Casper Steyn
- Born: 11 September 1973 (age 52) Vanderbijlpark, South Africa
- Height: 186 cm (6 ft 1 in)
- Weight: 94 kg (207 lb)

Rugby union career
- Position(s): Fullback / Fly-half / Wing

Senior career
- Years: Team / Apps / (Points)
- Blue Bulls / 59 / (854)
- 2001–05: Viadana /  / ()

Super Rugby
- Years: Team / Apps / (Points)
- 1997–01: Bulls /  / (204)

= Casper Steyn =

South African rugby union player

Casper Steyn (born 13 September 1973) is a South African former professional rugby union player.

==Biography==
Born in Vanderbijlpark, Steyn was a versatile goal-kicking back and spent much of his career playing for the Blue Bulls, often remembered for his performance against the 1997 British Lions. He contributed 20 of his team's 35 points, kicking three conversions and three penalties, to go with one try, making Northern Transvaal (as they were them known) the first South African province to beat the Lions in the professional era. A prolific scorer for the Blue Bulls, Steyn amassed 854 points from 59 matches, including a team record 252 points in the 1999 Currie Cup.

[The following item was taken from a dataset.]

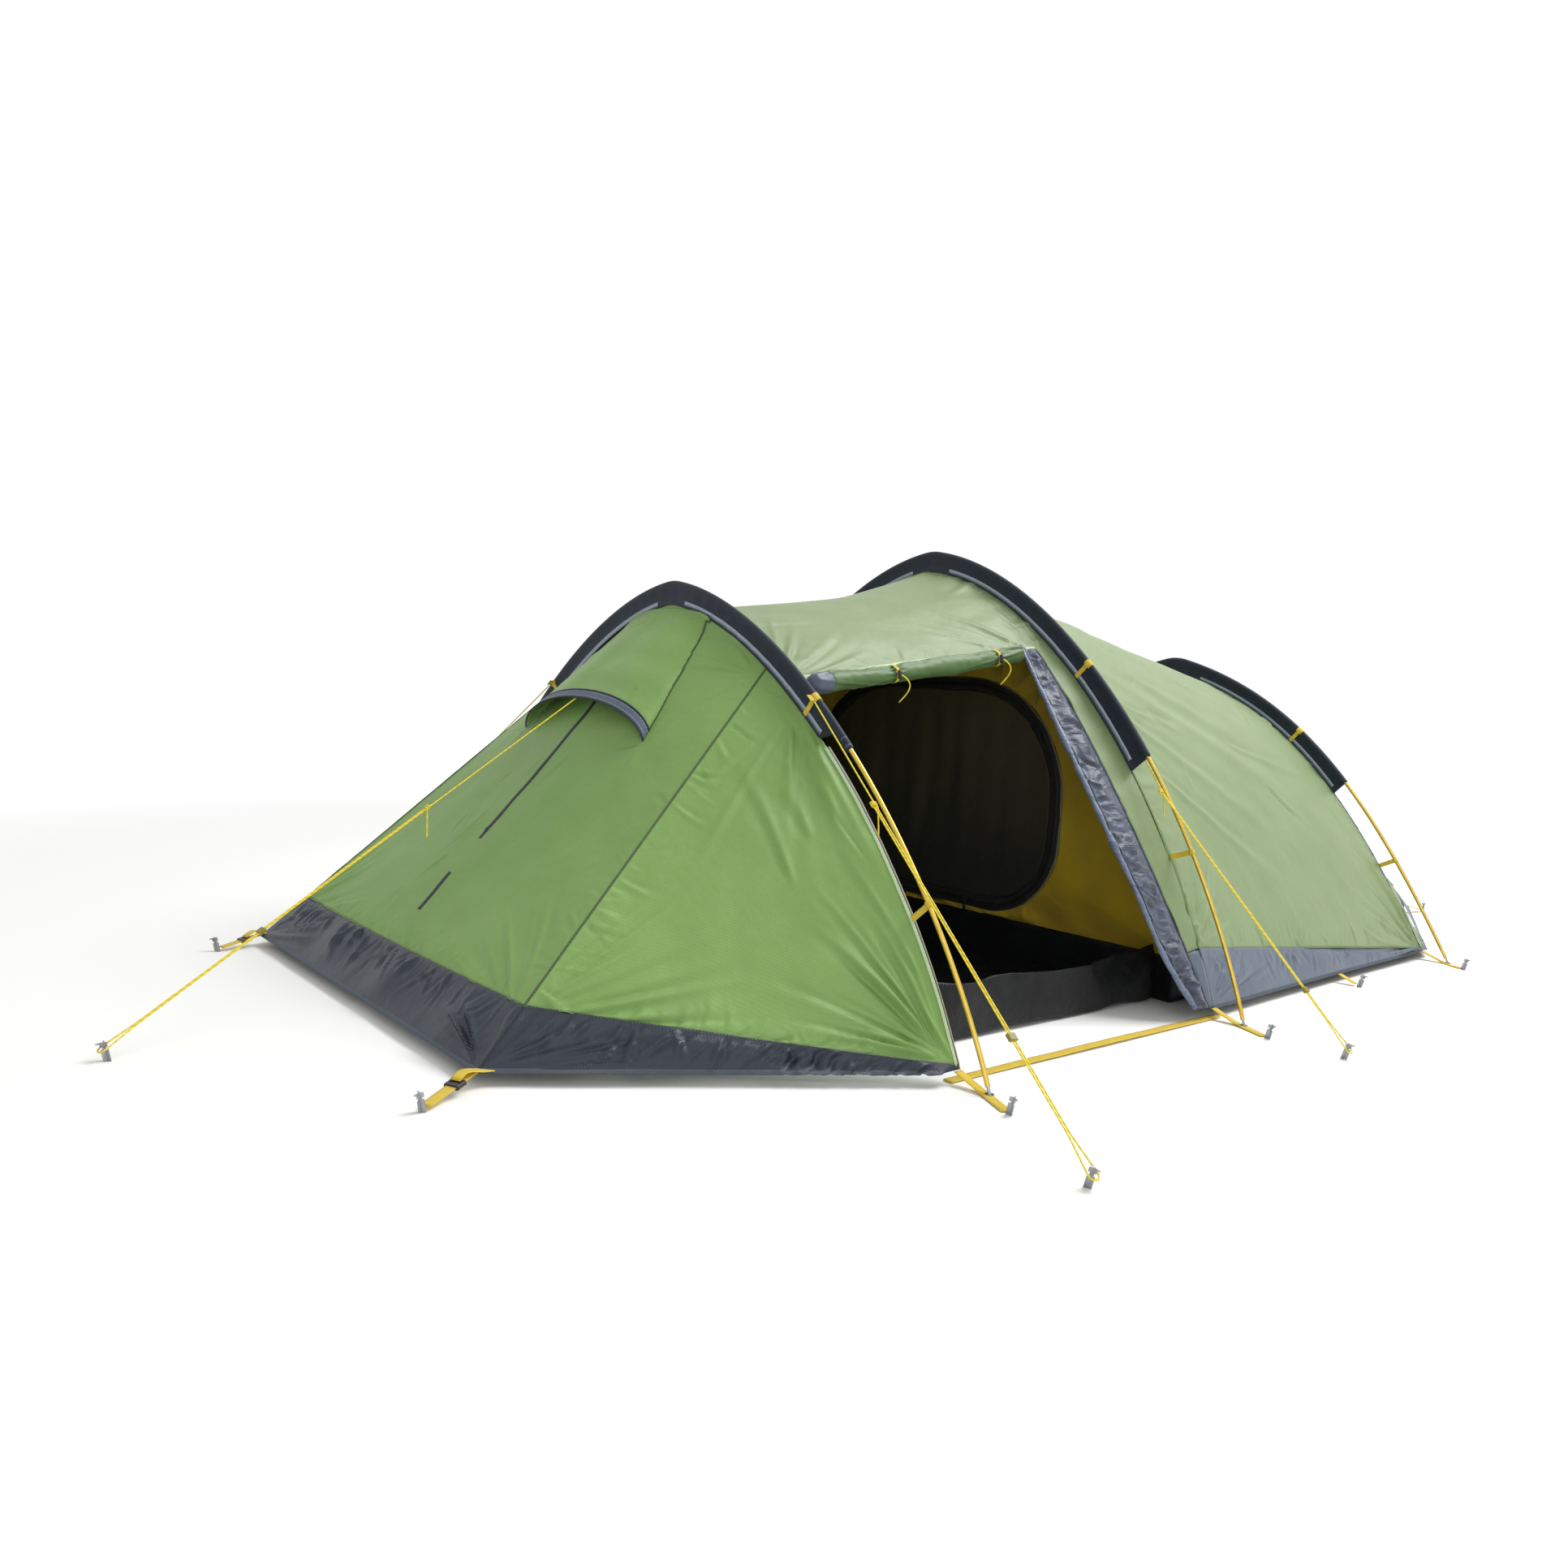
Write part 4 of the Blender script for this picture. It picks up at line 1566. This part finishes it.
def make_bathtub_floor():
    """The black groundsheet floor of the sleeping area, turned up into a low wall all round."""
    outline = np.array(TRAY + (TRAY[0],))
    line = at_reach(outline, np.linspace(0, reach_along(outline)[-1], 360, endpoint=False))
    middle = np.array([1.05, 0.0])
    floor = [middle + (line - middle) * share for share in np.linspace(0.03, 1, 26)]
    heights = [0.0012] * len(floor)
    walls = [line for _ in range(9)]
    heights += list(np.linspace(0.012, TRAY_DEPTH, 9))
    grid = np.stack([np.column_stack([ring, np.full(len(ring), z)])
                     for ring, z in zip(floor + walls, heights)], axis=1)
    rest = np.clip(grid[..., 2] / 0.02, 0.0, 1.0)
    grid[..., 2] += 0.0022 * np.maximum(waves(grid, 0.18, 151) + 1.0, 0.0) * (1 - rest)
    ways = unit(line - middle)
    pull = 0.005 * waves(grid, 0.16, 152, (1.0, 1.0, 0.4)) * rest - 0.002 * rest
    grid[..., :2] += ways[:, None] * np.minimum(pull, 0.001)[..., None]
    floor_piece = make_piece("bathtub_floor_cloth", [grid], closed=True, inside=(1.05, 0.0, 1.5))
    fill_holes(floor_piece, lambda e: all(v.co.z < 0.05 for v in e.verts))
    thicken(floor_piece, 0.001, 1.0)
    place_on(floor_piece, floor_cloth, ["bathtub_floor"])


make_bathtub_floor()


def make_porch_groundsheet():
    """The porch's black sheet, lying in soft folds and held up as a sill along both sides."""
    x = np.linspace(PORCH_SHEET_X[0] + 0.004, PORCH_SHEET_X[1] - 0.004, 140)
    floor_y = np.linspace(-PORCH_SHEET_HALF_WIDTH + 0.012, PORCH_SHEET_HALF_WIDTH - 0.012, 110)
    wall = np.linspace(0.012, 1.0, 26)
    share = (x - x[0]) / (x[-1] - x[0])
    rows = []
    for place, s in zip(x, share):
        top = PORCH_SILL * (0.985 - 0.20 * math.sin(math.pi * s) - 0.03 * math.sin(3 * math.pi * s))
        near = [(place, -PORCH_SHEET_HALF_WIDTH + 0.003, 0.004 + (top - 0.004) * h) for h in wall[::-1]]
        flat = [(place, y, 0.0016) for y in floor_y]
        far = [(place, PORCH_SHEET_HALF_WIDTH - 0.003, 0.004 + (top - 0.004) * h) for h in wall]
        rows.append(near + flat + far)
    grid = np.array(rows)
    raised = np.clip(grid[..., 2] / 0.02, 0.0, 1.0)
    folds = np.clip(0.5 + waves(grid, 0.26, 161, (1.0, 0.5, 1.0)), 0, 2) * 0.010
    folds += np.clip(waves(grid, 0.09, 162, (1.0, 0.4, 1.0)), 0, 2) * 0.003
    grid[..., 2] += folds * (1 - raised)
    slack = 0.020 * waves(grid, 0.24, 163, (1.0, 0.2, 0.5)) + 0.003 * waves(grid, 0.07, 164)
    slack += folded(grid, loose(grid[:, :26], (0.7, 0.0, -0.7), 16, 165, 0.10, 0.006, 0.0045, 0.4)
                    + loose(grid[:, -26:], (0.7, 0.0, -0.7), 16, 166, 0.10, 0.006, 0.0045, 0.4))
    inward, upright = -np.sign(grid[..., 1]), raised * grid[..., 2] / PORCH_SILL
    grid[..., 1] += inward * np.clip(slack + 0.012, 0.0, 0.05) * smooth(upright)
    sheet = make_piece("porch_groundsheet_cloth", [grid], inside=(-0.4, 0.0, 1.5))
    thicken(sheet, 0.001, 1.0)
    place_on(sheet, floor_cloth, ["porch_groundsheet"])


make_porch_groundsheet()


# ---- webbing, ties and loops ----
def strap(name, points, width=STRAP_WIDTH, nodes=(), facing=(0.0, 0.0, 1.0), wave=0.0015,
          thickness=0.0016):
    """A webbing strap through a few points, with its slight waviness."""
    line = np.array(points, float)
    reaches = np.linspace(0, reach_along(line)[-1], max(12, int(reach_along(line)[-1] / 0.008)))
    line = at_reach(line, reaches)
    for _ in range(2):
        line[1:-1] = (line[:-2] + 2 * line[1:-1] + line[2:]) / 4
    line = line + np.outer(wave * np.sin(np.pi * np.linspace(0, 1, len(line)))
                           * waves(line, 0.06, 171), facing)
    way = unit(np.gradient(line, axis=0))
    up = unit(np.array(facing) - way * (way @ np.array(facing))[:, None])
    strip(name, line, up, width, thickness / 2, yellow_webbing, thickness, nodes)


def near_peg(peg, start):
    """Where a strap ends, a little short of its peg on the side it comes from."""
    return peg + unit(start - peg) * 0.0095


def make_hoop_straps():
    """At each hoop's foot: a strap from the hem to the peg, with the pole's eyelet in it."""
    for label, hoop, inset in (("front", FRONT_HOOP, 0.0), ("middle", MIDDLE_HOOP, 0.0),
                               ("rear", REAR_HOOP, 0.020)):
        for side_label, side in SIDES:
            hem = (hoop[0], side * (hoop[1] - 0.073), 0.024)
            bend = (hoop[0], side * (hoop[1] - 0.014), 0.0022)
            peg = np.array((hoop[0] - 0.042, side * (hoop[1] + 0.072 - inset), 0.0022))
            strap(f"{label}_{side_label}_foot_strap", [hem, bend, near_peg(peg, np.array(bend))],
                  nodes=["foot_webbing"], wave=0.0004)
    for side_label, side in SIDES:
        hem, peg = np.array((0.715, side * 0.898, 0.023)), np.array((0.715, side * 0.948, 0.003))
        strap(f"{side_label}_hem_strap", [hem, near_peg(peg, hem)], nodes=["foot_webbing"], wave=0.0)
        strap(f"{side_label}_ground_strap",
              [(-0.918, side * 0.923, 0.0022), (-0.45, side * 0.926, 0.0060),
               (0.025, side * 0.923, 0.0022)], nodes=["ground_straps"], wave=0.0004)


make_hoop_straps()


def make_corner_straps():
    """Adjustable straps from the hem's corners to their pegs, each with a folded-back free end."""
    corners = (("near_front", (-1.6585, -0.552, 0.027), (-1.781, -0.619, 0.006)),
               ("far_front", (-1.6585, 0.552, 0.027), (-1.763, 0.528, 0.006)),
               ("near_rear", (2.2925, -0.477, 0.027), (2.400, -0.490, 0.006)),
               ("far_rear", (2.2925, 0.477, 0.027), (2.400, 0.490, 0.006)))
    # the free end from the buckle on: distance back along the strap, to the side and up
    tail = ((0.0, 0.0, 0.0065), (0.018, 0.0, 0.013), (0.050, 0.008, 0.002), (0.075, 0.020, -0.004))
    for label, hem, peg in corners:
        hem, peg = np.array(hem), np.array(peg)
        way = unit(peg - hem)
        end = peg - way * 0.0085
        strap(f"{label}_corner_strap", [hem, (hem + end) / 2, end], nodes=["corner_webbing"],
              wave=0.0002)
        if label.endswith("front"):
            side = unit(np.cross((0, 0, 1), way))
            buckle = hem + (end - hem) * 0.42
            strap(f"{label}_strap_tail", [buckle - way * back + side * aside + np.array((0, 0, rise))
                                          for back, aside, rise in tail], 0.019, wave=0.003)


make_corner_straps()


def on_hoop(hoop, height, insets=(0.0, 0.0), base=0.0):
    """The point of a hoop's near side at a height, and the way up along it."""
    line = hoop_line(hoop, insets, base)
    reach = reach_at_height(line, height)
    low, here, high = at_reach(line, np.array([reach - 0.002, reach, reach + 0.002]))
    return np.array([hoop[0], *here]), np.array([0.0, *unit(high - low)])


def make_hoop_ties():
    """Yellow ties that hold the bare part of each pole to the cloth, and the guy loops above."""
    # each hoop's heights of the tie on the pole and on the cloth and of the loop, and the loop's side
    ties = (("front", FRONT_HOOP, 0.305, 0.270, 0.668, -1),
            ("middle", MIDDLE_HOOP, 0.369, 0.349, 0.797, 1),
            ("rear", REAR_HOOP, 0.286, 0.262, 0.664, 1))
    for label, hoop, pole_height, cloth_height, loop_height, loop_side in ties:
        pole, _ = on_hoop(hoop, pole_height)
        cloth, _ = on_hoop(hoop, cloth_height, FLY_INSETS, HEM_HEIGHT)
        loop, loop_up = on_hoop(hoop, loop_height)
        to_cloth = unit(cloth - pole)
        inward = np.cross(ALONG, loop_up)
        inward = inward if inward @ np.array((0.0, 1.0, -0.3)) > 0 else -inward
        for side_label, side in SIDES:
            mirror = np.array((1.0, -side, 1.0))
            facing = ring_round(np.linspace(0, 2 * np.pi, 33), to_cloth, ALONG)
            strip(f"{label}_{side_label}_pole_tie_ring", (pole + facing * TIE_RING_RADIUS) * mirror,
                  facing * mirror, 0.013, 0.0, yellow_webbing, 0.0014, ["pole_ties"])
            strap(f"{label}_{side_label}_pole_tie",
                  [(pole + to_cloth * 0.006) * mirror, cloth * mirror], 0.012, ["pole_ties"], ALONG)
            facing = -ring_round(np.linspace(-0.86 * np.pi, 0.86 * np.pi, 41), inward, ALONG)
            strip(f"{label}_{side_label}_guy_loop", (loop + facing * GUY_LOOP_RADIUS) * mirror,
                  facing * mirror, STRAP_WIDTH, 0.0, yellow_webbing, 0.0014,
                  ["guy_loops"])
            for face_label, face in (("front", -1), ("rear", 1)):
                across = [loop + inward * reach + ALONG * face * off
                          for reach, off in ((0.002, 0.0092), (0.012, 0.0052), (0.020, 0.0042),
                                             (0.047, 0.0042))]
                strap(f"{label}_{side_label}_{face_label}_loop_band", [a * mirror for a in across],
                      0.012, facing=ALONG * face, wave=0.0, thickness=0.0012)
            tab = [(loop + ALONG * loop_side * off) * mirror for off in (0.008, 0.021)]
            strap(f"{label}_{side_label}_guy_tab", tab, 0.018,
                  facing=np.cross(ALONG, loop_up) * mirror, wave=0.0)


make_hoop_ties()


def finish_build_pieces():
    """Poles, tips, eyelets, runners, pegs, buckles and zip sliders keep their own shapes."""
    finishes = {
        pole_gold: ["front_pole", "middle_pole", "rear_pole"],
        steel: ["pole_tips", "foot_eyelets"],
        peg_alloy: ["foot_pegs", "front_guy_peg", "near_corner_peg", "far_corner_peg",
                    "near_front_guy_peg", "far_front_guy_peg", "near_middle_guy_peg",
                    "far_middle_guy_peg"],
        olive_nylon: ["front_runner", "near_front_runner", "far_front_runner", "near_middle_runner",
                      "far_middle_runner"],
        black_nylon: ["near_corner_buckle", "far_corner_buckle"],
        zip_metal: ["door_zip_slider", "inner_zip_slider"],
        yellow_webbing: ["inner_hangers"],
    }
    for material, names in finishes.items():
        for name in names:
            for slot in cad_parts[name].material_slots:
                slot.material = material


finish_build_pieces()


# ---- light, sky and floor ----
def soft_lamp(name, place, target, size, power):
    """A large square lamp that faces a target."""
    data = bpy.data.lights.new(name, "AREA")
    data.size, data.energy = size, power
    lamp = linked(name, data)
    lamp.location = place
    lamp.rotation_euler = (Vector(target) - Vector(place)).to_track_quat("-Z", "Y").to_euler()


def seen_directly(add):
    """1 for what the camera sees by itself, in gloss or through something clear."""
    rays = [add("LightPath", out=ray) for ray in ("Is Camera Ray", "Is Glossy Ray",
                                                  "Is Transmission Ray")]
    return greatest(add, rays)


def make_sky():
    """An even pale sky that shows as white behind the tent."""
    world = bpy.data.worlds.new("studio")
    bpy.context.scene.world = world
    add = empty_tree(world)
    fill, white = (add("Background", {"Color": (1, 1, 1, 1), "Strength": strength})
                   for strength in (SKY_FILL, 1.0))
    add("OutputWorld", {"Surface": add("MixShader", {0: seen_directly(add), 1: fill, 2: white})})


def make_floor():
    """A pale matt floor that keeps the tent's shadow and turns white further out."""
    mesh = bpy.data.meshes.new("studio_floor")
    reach = FLOOR_REACH
    mesh.from_pydata([(-reach, -reach, 0), (reach, -reach, 0), (reach, reach, 0), (-reach, reach, 0)],
                     [], [(0, 1, 2, 3)])
    floor = linked("studio_floor", mesh)
    floor.location = (0, 0, -0.0005)
    material = bpy.data.materials.new("matt_studio_paper")
    add = empty_tree(material)
    place = add("TexCoord", out="Object")
    distance = add("VectorMath", {0: place}, "Value", operation="LENGTH")
    fade = add("MapRange", {"Value": distance, "From Min": FLOOR_FADE[0], "From Max": FLOOR_FADE[1]})
    shown = add("Math", {0: fade, 1: seen_directly(add)}, operation="MULTIPLY")
    paper = add("BsdfPrincipled", {"Base Color": "#F4F4F2", "Roughness": 0.9})
    white = add("Emission", {"Color": (1, 1, 1, 1), "Strength": 1.0})
    add("OutputMaterial", {"Surface": add("MixShader", {0: shown, 1: paper, 2: white})})
    mesh.materials.append(material)


soft_lamp("sky_softbox", (2.6, -1.6, 5.4), (0.1, 0.0, 0.4), 3.6, 380.0)
soft_lamp("near_softbox", (-3.4, -4.6, 2.2), (-0.4, 0.0, 0.4), 3.0, 45.0)
make_sky()
make_floor()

Steyn played his rugby in Italy with Viadana from 2001 to 2005. He scored all 19 of the team's points in the final of the 2003-04 European Shield final against Montpellier, which they ended up losing 25-19. He later returned to serve as head coach. He competed briefly for the Pumas in the Currie Cup, before being forced into retirement in 2006 due to a serious neck injury.

In 2010, Steyn survived a near fatal car accident close to his home in Centurion, suffering cranial damage after being flung from his vehicle. He ended up in a coma, from which his family was advised there was only a 10 percent chance he would wake. Able to recover, Steyn had five metal plates inserted to his face as part of his reconstructive surgery.